¿Qué más se puede decir acerca de Nelson Mandela? Ya todas las voces se han levantado para proclamarlo un santo laico, ejemplo para la humanidad, guía de su pueblo, libertador, conciliador, capaz de perdonar, de unir no sólo a su patria, de aguantar la ignominia con dignidad, de luchar y luchar y no darse jamás por vencido.
El hombre que fue capaz de resistir la represión y humillaciones del gobierno blanco sudafricano durante décadas con tal entereza que hasta sus carceleros lo respetaban, fue el mismo que supo entender que así como su país había estado mutilado, cercenado por el Apartheid, una vez derrocado el viejo régimen la única manera de tener una patria completa era integrándolos a todos, buscando la verdad antes que el castigo, y esa nunca a costa del perdón.
Pocos ejemplos más contundentes de la mezquindad humana, de la crueldad y la capacidad para maltratar al prójimo, para excluirlo, esclavizarlo, minimizarlo, y de la perversa mecánica mental que les permitió intentar justificar uno de los sistemas más oprobiosos, más repugnantes de nuestros tiempos. Y es que si exceptuamos al nacionalsocialismo alemán, no hay en el último siglo un ejemplo más claro de lo profunda e intrínsecamente malo que pueden ser los seres humanos cuando usan el poder, las leyes y las instituciones para someter a los que considera diferentes, inferiores.
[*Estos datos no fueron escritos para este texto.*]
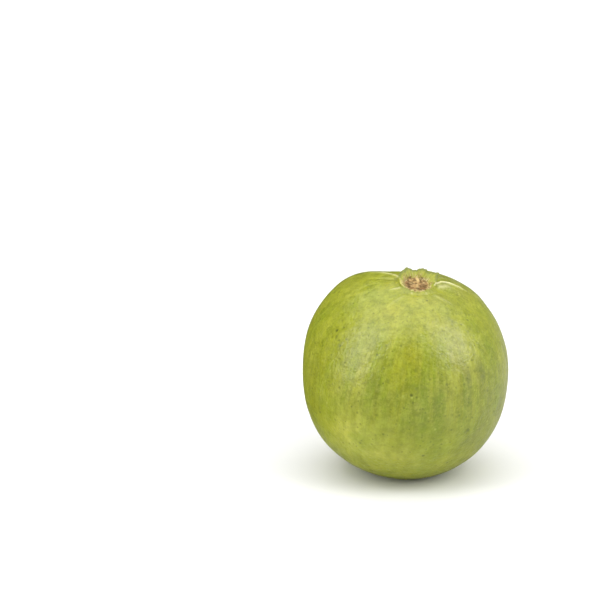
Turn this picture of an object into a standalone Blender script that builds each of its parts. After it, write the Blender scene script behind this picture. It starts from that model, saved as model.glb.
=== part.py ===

A Mandela le tocó padecer el Apartheid doblemente, no sólo como un negro en un país que les negaba los derechos más elementales, sino como un prisionero político emblemático, y que por lo tanto era sujeto de un escrutinio especial, de condiciones carcelarias diferenciadas para bien y para mal. Supo conservar no sólo la entereza y la dignidad, cosa nada fácil dado el trato del que era objeto, sino también la ecuanimidad, la brújula ética que tantos pierden cuando el infortunio o el poder tocan a sus puertas.
Mandela resistió los malos tratos de la misma manera en que se negó a aceptar privilegios o prebendas mientras estuvo en prisión, a menos que se extendieran a sus compañeros de cárcel. Una vez libre no cayó en la tentación de los caudillos, y vivió modestamente incluso a su llegada a la presidencia. Y, para quienes se sienten indispensables, dio una lección de humildad, de realismo y de visión de futuro cuando optó por no buscar un segundo periodo en la Presidencia, mismo que hubiera obtenido de manera arrolladora con tan sólo insinuarlo. Lo suyo no era el poder, ni la riqueza, ni la gloria. Lo suyo era el legado que habría de dejar a su país y al resto del mundo en la forma de su ejemplo.
Nelson Mandela ha recibido todos los honores habidos y por haber, en vida y ahora todavía más tras su muerte. El mundo entero se le ha rendido, con justa razón, y toda suerte de figuras públicas, especialmente políticos, han buscado en las palabras, en la retórica, en la demagogia, la manera de alabarlo, de congraciarse con su memoria, de acercársele aunque sea a fuerza de discursos, de panegíricos.
Lo que muy pocos, tal vez ninguno, ha hecho es tratar de imitar al Mandela de carne y hueso, a ese que fue capaz de perdonar a sus opresores, de buscar la reconciliación antes que la revancha, a ese que entendió que un país guiado por el odio sólo puede dirigirse a su propia ruina.
Con todas sus carencias y deficiencias, con la desigualdad económica y racial que persiste, Sudáfrica sigue destacando como una nación que se sobrepuso a la peor de las pesadillas, y que ha sido capaz de evitar la violencia, la sed de venganza, que ha marcado a tantas otras del continente. Hoy Sudáfrica tiene una democracia robusta, una economía que sigue creciendo, a pesar de haber perdido parte de su dinamismo, y una brecha enorme entre ricos y pobres, pero que tiende a cerrarse gradualmente.
Tiene también su cuota de políticos vividores, demagogos, manipuladores. Pero ahí no son ellos los que conducen los destinos de la nación, no son los líderes adorados. Por el contrario, se les mide siempre con una vara muy alta, inalcanzable tal vez, que es la del ejemplo de Mandela. Ese que supo perdonar, que supo reconciliar, que entendió que el odio sólo nubla la razón, y que sin razón los políticos están condenados a la perdición.